■ Goal
Pick out each line containing the string "Blender" and copy it.

■ Data lines
****************************************

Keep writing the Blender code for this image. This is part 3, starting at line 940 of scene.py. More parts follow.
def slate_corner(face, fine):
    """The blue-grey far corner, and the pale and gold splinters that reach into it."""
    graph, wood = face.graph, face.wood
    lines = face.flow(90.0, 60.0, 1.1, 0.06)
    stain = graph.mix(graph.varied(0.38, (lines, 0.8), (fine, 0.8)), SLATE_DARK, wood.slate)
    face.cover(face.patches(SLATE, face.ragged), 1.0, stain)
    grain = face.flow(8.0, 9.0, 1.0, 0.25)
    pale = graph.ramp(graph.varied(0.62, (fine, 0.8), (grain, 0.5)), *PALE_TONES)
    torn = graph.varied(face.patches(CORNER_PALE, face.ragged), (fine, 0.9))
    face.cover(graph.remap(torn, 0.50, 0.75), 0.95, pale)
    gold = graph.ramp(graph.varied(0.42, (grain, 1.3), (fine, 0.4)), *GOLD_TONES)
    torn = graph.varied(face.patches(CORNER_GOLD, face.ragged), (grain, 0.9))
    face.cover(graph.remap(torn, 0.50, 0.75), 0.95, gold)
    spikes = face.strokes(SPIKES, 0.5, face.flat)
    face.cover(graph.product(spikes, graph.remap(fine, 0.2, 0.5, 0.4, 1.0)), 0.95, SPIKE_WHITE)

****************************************

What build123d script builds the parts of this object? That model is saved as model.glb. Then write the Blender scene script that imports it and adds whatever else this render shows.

****************************************

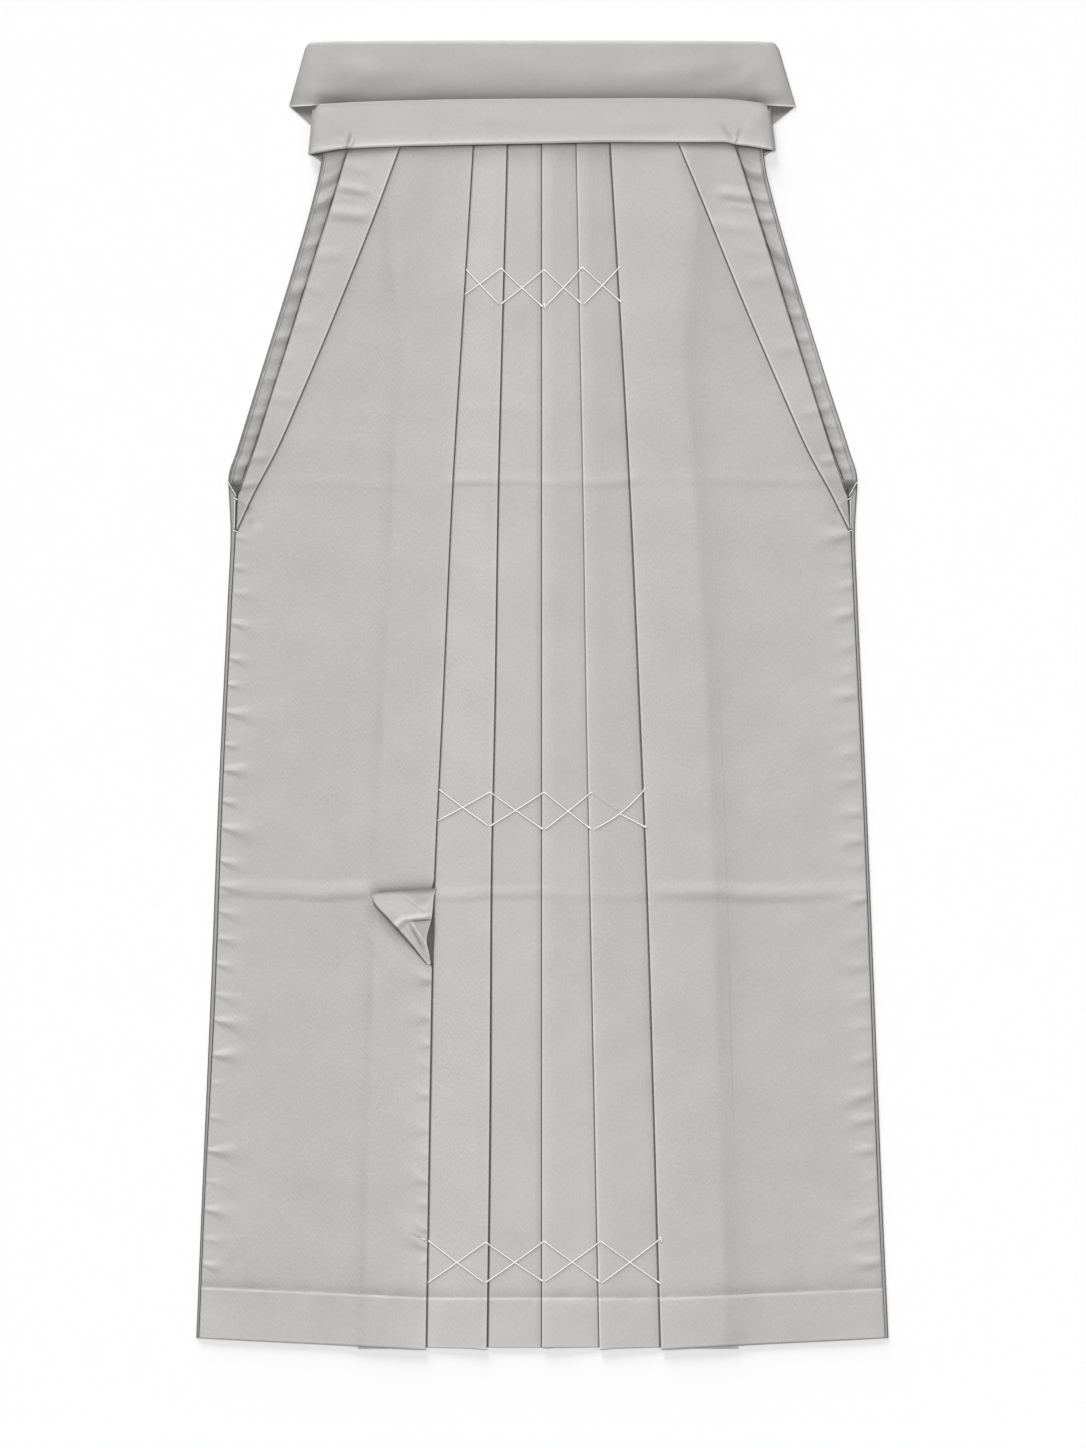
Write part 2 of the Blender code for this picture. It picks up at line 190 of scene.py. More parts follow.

****************************************

■ The reply
Keep writing the Blender code for this image. This is part 3, starting at line 940 of scene.py. More parts follow.
What build123d script builds the parts of this object? That model is saved as model.glb. Then write the Blender scene script that imports it and adds whatever else this render shows.
Write part 2 of the Blender code for this picture. It picks up at line 190 of scene.py. More parts follow.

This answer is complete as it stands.